--- Start Dataset extract ---
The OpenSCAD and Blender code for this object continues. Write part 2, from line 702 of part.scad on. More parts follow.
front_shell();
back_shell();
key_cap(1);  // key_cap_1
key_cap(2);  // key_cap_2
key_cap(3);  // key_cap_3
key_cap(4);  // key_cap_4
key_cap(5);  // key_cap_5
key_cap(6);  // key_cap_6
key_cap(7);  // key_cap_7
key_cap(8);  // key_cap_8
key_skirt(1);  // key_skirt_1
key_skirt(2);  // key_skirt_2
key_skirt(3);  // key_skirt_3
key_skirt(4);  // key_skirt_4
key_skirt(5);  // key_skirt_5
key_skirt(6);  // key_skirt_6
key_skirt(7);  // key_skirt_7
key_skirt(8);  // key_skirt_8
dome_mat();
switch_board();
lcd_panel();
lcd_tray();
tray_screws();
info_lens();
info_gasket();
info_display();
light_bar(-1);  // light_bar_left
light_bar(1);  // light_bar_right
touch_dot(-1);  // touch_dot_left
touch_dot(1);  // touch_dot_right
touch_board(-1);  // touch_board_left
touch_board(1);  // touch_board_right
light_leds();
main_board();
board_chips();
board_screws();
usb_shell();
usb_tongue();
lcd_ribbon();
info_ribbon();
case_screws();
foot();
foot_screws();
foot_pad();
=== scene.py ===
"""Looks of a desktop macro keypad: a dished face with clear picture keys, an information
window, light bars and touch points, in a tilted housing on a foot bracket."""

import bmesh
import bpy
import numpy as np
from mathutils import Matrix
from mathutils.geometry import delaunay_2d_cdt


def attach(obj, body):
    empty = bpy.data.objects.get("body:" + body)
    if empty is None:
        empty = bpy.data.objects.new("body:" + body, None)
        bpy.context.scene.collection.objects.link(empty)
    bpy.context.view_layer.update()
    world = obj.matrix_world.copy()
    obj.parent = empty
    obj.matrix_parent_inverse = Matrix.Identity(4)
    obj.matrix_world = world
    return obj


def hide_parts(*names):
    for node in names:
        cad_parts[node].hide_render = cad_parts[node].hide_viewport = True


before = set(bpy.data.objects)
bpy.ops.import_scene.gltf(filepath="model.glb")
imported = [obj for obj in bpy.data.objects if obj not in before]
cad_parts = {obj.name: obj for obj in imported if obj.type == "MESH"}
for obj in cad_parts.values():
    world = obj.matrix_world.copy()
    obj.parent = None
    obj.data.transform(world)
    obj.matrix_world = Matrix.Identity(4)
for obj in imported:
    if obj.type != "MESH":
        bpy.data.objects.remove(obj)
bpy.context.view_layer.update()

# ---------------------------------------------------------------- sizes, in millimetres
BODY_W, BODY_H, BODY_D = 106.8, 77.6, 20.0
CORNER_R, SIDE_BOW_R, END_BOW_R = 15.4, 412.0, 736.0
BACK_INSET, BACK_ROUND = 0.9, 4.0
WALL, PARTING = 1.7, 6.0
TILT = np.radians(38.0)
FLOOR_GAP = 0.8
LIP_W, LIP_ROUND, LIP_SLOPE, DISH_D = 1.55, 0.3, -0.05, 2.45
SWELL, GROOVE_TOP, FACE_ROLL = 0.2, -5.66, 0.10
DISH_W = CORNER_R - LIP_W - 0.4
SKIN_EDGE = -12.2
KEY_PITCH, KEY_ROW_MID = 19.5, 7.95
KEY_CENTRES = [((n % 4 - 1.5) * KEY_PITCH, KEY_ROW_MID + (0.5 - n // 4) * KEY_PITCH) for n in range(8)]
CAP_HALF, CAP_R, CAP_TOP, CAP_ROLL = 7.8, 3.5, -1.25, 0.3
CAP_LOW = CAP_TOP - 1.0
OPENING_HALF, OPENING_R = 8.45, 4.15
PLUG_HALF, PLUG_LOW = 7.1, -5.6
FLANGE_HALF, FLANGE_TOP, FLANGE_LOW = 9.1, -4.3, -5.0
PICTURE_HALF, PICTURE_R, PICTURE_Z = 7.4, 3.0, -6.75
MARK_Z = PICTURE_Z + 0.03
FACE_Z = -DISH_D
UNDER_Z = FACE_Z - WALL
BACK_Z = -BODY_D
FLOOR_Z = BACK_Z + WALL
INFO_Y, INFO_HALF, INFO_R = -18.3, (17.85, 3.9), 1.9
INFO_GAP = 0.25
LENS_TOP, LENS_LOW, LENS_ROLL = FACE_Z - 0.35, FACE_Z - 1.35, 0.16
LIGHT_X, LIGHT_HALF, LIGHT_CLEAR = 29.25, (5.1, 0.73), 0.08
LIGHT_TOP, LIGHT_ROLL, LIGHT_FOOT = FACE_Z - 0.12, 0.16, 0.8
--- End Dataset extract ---
Within the listing above, locate the line containing "usb_shell();" and the line containing "obj.parent = None". Reproduce those two lines and all lines between them exactly, with nothing added.

usb_shell();
usb_tongue();
lcd_ribbon();
info_ribbon();
case_screws();
foot();
foot_screws();
foot_pad();
=== scene.py ===
"""Looks of a desktop macro keypad: a dished face with clear picture keys, an information
window, light bars and touch points, in a tilted housing on a foot bracket."""

import bmesh
import bpy
import numpy as np
from mathutils import Matrix
from mathutils.geometry import delaunay_2d_cdt


def attach(obj, body):
    empty = bpy.data.objects.get("body:" + body)
    if empty is None:
        empty = bpy.data.objects.new("body:" + body, None)
        bpy.context.scene.collection.objects.link(empty)
    bpy.context.view_layer.update()
    world = obj.matrix_world.copy()
    obj.parent = empty
    obj.matrix_parent_inverse = Matrix.Identity(4)
    obj.matrix_world = world
    return obj


def hide_parts(*names):
    for node in names:
        cad_parts[node].hide_render = cad_parts[node].hide_viewport = True


before = set(bpy.data.objects)
bpy.ops.import_scene.gltf(filepath="model.glb")
imported = [obj for obj in bpy.data.objects if obj not in before]
cad_parts = {obj.name: obj for obj in imported if obj.type == "MESH"}
for obj in cad_parts.values():
    world = obj.matrix_world.copy()
    obj.parent = None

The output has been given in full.